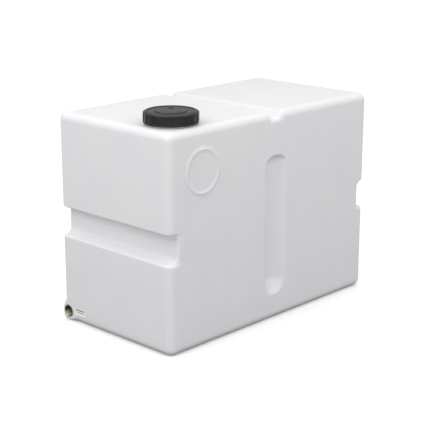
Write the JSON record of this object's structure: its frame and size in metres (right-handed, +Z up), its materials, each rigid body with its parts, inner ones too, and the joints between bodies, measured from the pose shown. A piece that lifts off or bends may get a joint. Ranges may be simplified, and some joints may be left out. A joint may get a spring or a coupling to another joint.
{
  "type": "fresh water tank",
  "caption": "Upright plastic fresh water tank with strap channels, stiffening recesses, a vented screw lid and a threaded brass outlet in a bottom corner.",
  "frame": {"origin": "middle of the base, under the centre of the overall box", "axes": "+X along the length, away from the outlet end; +Y across the width, towards the side the outlet is next to; +Z up"},
  "size_m": [0.7, 0.376, 0.5415],
  "materials": {
    "natural_polyethylene": "translucent natural, satin",
    "black_polypropylene": "moulded satin",
    "black_rubber": "matt",
    "breather_plastic": "fine matt",
    "screen_steel": "woven mesh",
    "brass": "machined, dull",
    "label_vinyl": "printed sticker"
  },
  "bodies": {
    "tank": {"tank_body": "natural_polyethylene", "outlet_insert": "brass", "label": "label_vinyl"},
    "seal": {"lid_seal": "black_rubber"},
    "lid": {"screw_lid": "black_polypropylene", "vent_plug": "breather_plastic", "vent_screen": "screen_steel", "vent_valve": "black_rubber"}
  },
  "joints": [
    {"name": "lid_rise", "type": "slide", "parent": "tank", "child": "seal", "axis": [0, 0, 1], "range_m": [0, 0.0241]},
    {"name": "lid_turn", "type": "hinge", "parent": "seal", "child": "lid", "pos_m": [-0.266, -0.107, 0.5375], "axis": [0, 0, 1], "range_deg": [0, 1080]}
  ],
  "couplings": [
    {"joint": "lid_rise", "follows": "lid_turn", "m_per_rad": 0.0012732}
  ]
}
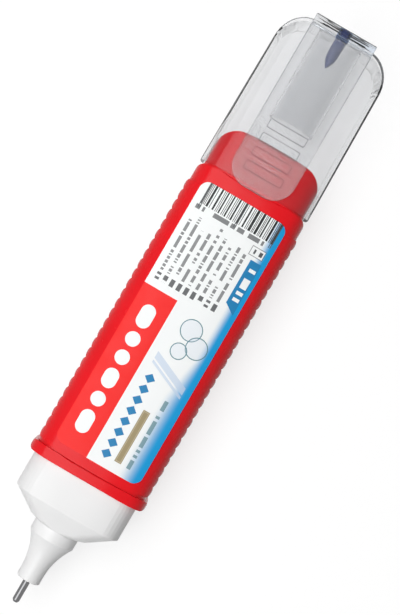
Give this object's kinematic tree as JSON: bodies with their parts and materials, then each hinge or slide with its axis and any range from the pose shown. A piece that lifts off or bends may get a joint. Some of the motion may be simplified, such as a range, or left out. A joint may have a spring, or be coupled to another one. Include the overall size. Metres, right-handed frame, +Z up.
{
  "type": "correction pen",
  "caption": "Flat squeeze-bottle correction pen with ribbed sides, a fine needle tip and a clear clip cap posted on its rear end.",
  "frame": {"origin": "middle of the bounding box's bottom face: on the pen's middle plane, halfway between the needle's tip and the cap's end, on the surface that the pen lies on", "axes": "+Y along the pen from the needle's tip to the cap's end, +Z up out of the front face with label and clip, +X across the pen"},
  "size_m": [0.0274, 0.1378, 0.019],
  "materials": {
    "bottle": "smooth, translucent red squeeze plastic",
    "label": "printed film with a light gloss",
    "front_shoulder": "smooth moulded",
    "nozzle": "smooth moulded",
    "needle_tube": "polished",
    "tip_ball": "polished",
    "push_rod": "satin",
    "valve_spring": "bright wire",
    "spring_retainer": "moulded",
    "mixing_ball": "polished",
    "cap": "clear, glossy, moulded",
    "tip_seal": "smooth, translucent blue"
  },
  "bodies": {
    "pen": {"bottle": "bottle", "label": "label", "front_shoulder": "front_shoulder", "nozzle": "nozzle", "needle_tube": "needle_tube", "spring_retainer": "spring_retainer", "mixing_ball": "mixing_ball"},
    "cap": {"cap": "cap", "tip_seal": "tip_seal"},
    "valve": {"tip_ball": "tip_ball", "push_rod": "push_rod", "valve_spring": "valve_spring"}
  },
  "joints": [
    {"name": "cap_pull", "type": "slide", "parent": "pen", "child": "cap", "axis": [0, 1, 0], "range_m": [0, 0.012]},
    {"name": "tip_press", "type": "slide", "parent": "pen", "child": "valve", "axis": [0, 1, 0], "range_m": [0, 0.0003], "stiffness_N_per_m": 100, "springref_m": -0.002}
  ]
}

◇ ◇ ◇

WHAT IS BEING ASKED:
Repeat all entries. Match them exactly.

TASK RESPONSE:
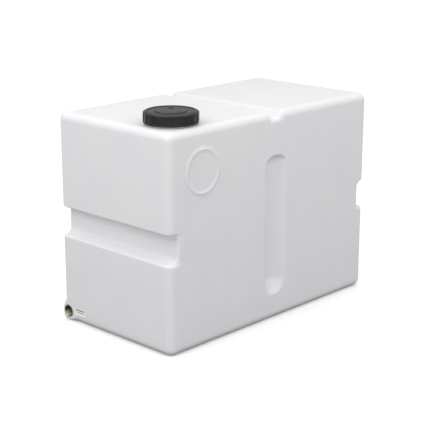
Write the JSON record of this object's structure: its frame and size in metres (right-handed, +Z up), its materials, each rigid body with its parts, inner ones too, and the joints between bodies, measured from the pose shown. A piece that lifts off or bends may get a joint. Ranges may be simplified, and some joints may be left out. A joint may get a spring or a coupling to another joint.
{
  "type": "fresh water tank",
  "caption": "Upright plastic fresh water tank with strap channels, stiffening recesses, a vented screw lid and a threaded brass outlet in a bottom corner.",
  "frame": {"origin": "middle of the base, under the centre of the overall box", "axes": "+X along the length, away from the outlet end; +Y across the width, towards the side the outlet is next to; +Z up"},
  "size_m": [0.7, 0.376, 0.5415],
  "materials": {
    "natural_polyethylene": "translucent natural, satin",
    "black_polypropylene": "moulded satin",
    "black_rubber": "matt",
    "breather_plastic": "fine matt",
    "screen_steel": "woven mesh",
    "brass": "machined, dull",
    "label_vinyl": "printed sticker"
  },
  "bodies": {
    "tank": {"tank_body": "natural_polyethylene", "outlet_insert": "brass", "label": "label_vinyl"},
    "seal": {"lid_seal": "black_rubber"},
    "lid": {"screw_lid": "black_polypropylene", "vent_plug": "breather_plastic", "vent_screen": "screen_steel", "vent_valve": "black_rubber"}
  },
  "joints": [
    {"name": "lid_rise", "type": "slide", "parent": "tank", "child": "seal", "axis": [0, 0, 1], "range_m": [0, 0.0241]},
    {"name": "lid_turn", "type": "hinge", "parent": "seal", "child": "lid", "pos_m": [-0.266, -0.107, 0.5375], "axis": [0, 0, 1], "range_deg": [0, 1080]}
  ],
  "couplings": [
    {"joint": "lid_rise", "follows": "lid_turn", "m_per_rad": 0.0012732}
  ]
}
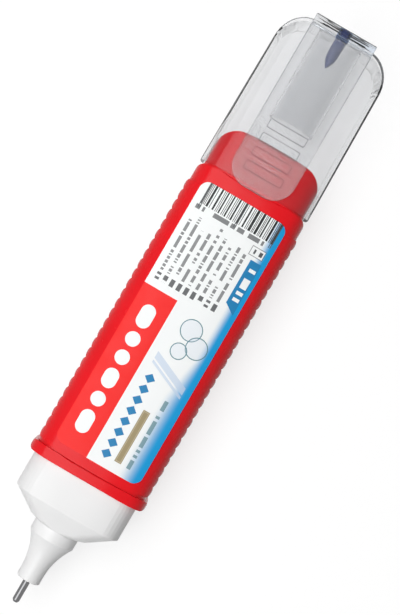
Give this object's kinematic tree as JSON: bodies with their parts and materials, then each hinge or slide with its axis and any range from the pose shown. A piece that lifts off or bends may get a joint. Some of the motion may be simplified, such as a range, or left out. A joint may have a spring, or be coupled to another one. Include the overall size. Metres, right-handed frame, +Z up.
{
  "type": "correction pen",
  "caption": "Flat squeeze-bottle correction pen with ribbed sides, a fine needle tip and a clear clip cap posted on its rear end.",
  "frame": {"origin": "middle of the bounding box's bottom face: on the pen's middle plane, halfway between the needle's tip and the cap's end, on the surface that the pen lies on", "axes": "+Y along the pen from the needle's tip to the cap's end, +Z up out of the front face with label and clip, +X across the pen"},
  "size_m": [0.0274, 0.1378, 0.019],
  "materials": {
    "bottle": "smooth, translucent red squeeze plastic",
    "label": "printed film with a light gloss",
    "front_shoulder": "smooth moulded",
    "nozzle": "smooth moulded",
    "needle_tube": "polished",
    "tip_ball": "polished",
    "push_rod": "satin",
    "valve_spring": "bright wire",
    "spring_retainer": "moulded",
    "mixing_ball": "polished",
    "cap": "clear, glossy, moulded",
    "tip_seal": "smooth, translucent blue"
  },
  "bodies": {
    "pen": {"bottle": "bottle", "label": "label", "front_shoulder": "front_shoulder", "nozzle": "nozzle", "needle_tube": "needle_tube", "spring_retainer": "spring_retainer", "mixing_ball": "mixing_ball"},
    "cap": {"cap": "cap", "tip_seal": "tip_seal"},
    "valve": {"tip_ball": "tip_ball", "push_rod": "push_rod", "valve_spring": "valve_spring"}
  },
  "joints": [
    {"name": "cap_pull", "type": "slide", "parent": "pen", "child": "cap", "axis": [0, 1, 0], "range_m": [0, 0.012]},
    {"name": "tip_press", "type": "slide", "parent": "pen", "child": "valve", "axis": [0, 1, 0], "range_m": [0, 0.0003], "stiffness_N_per_m": 100, "springref_m": -0.002}
  ]
}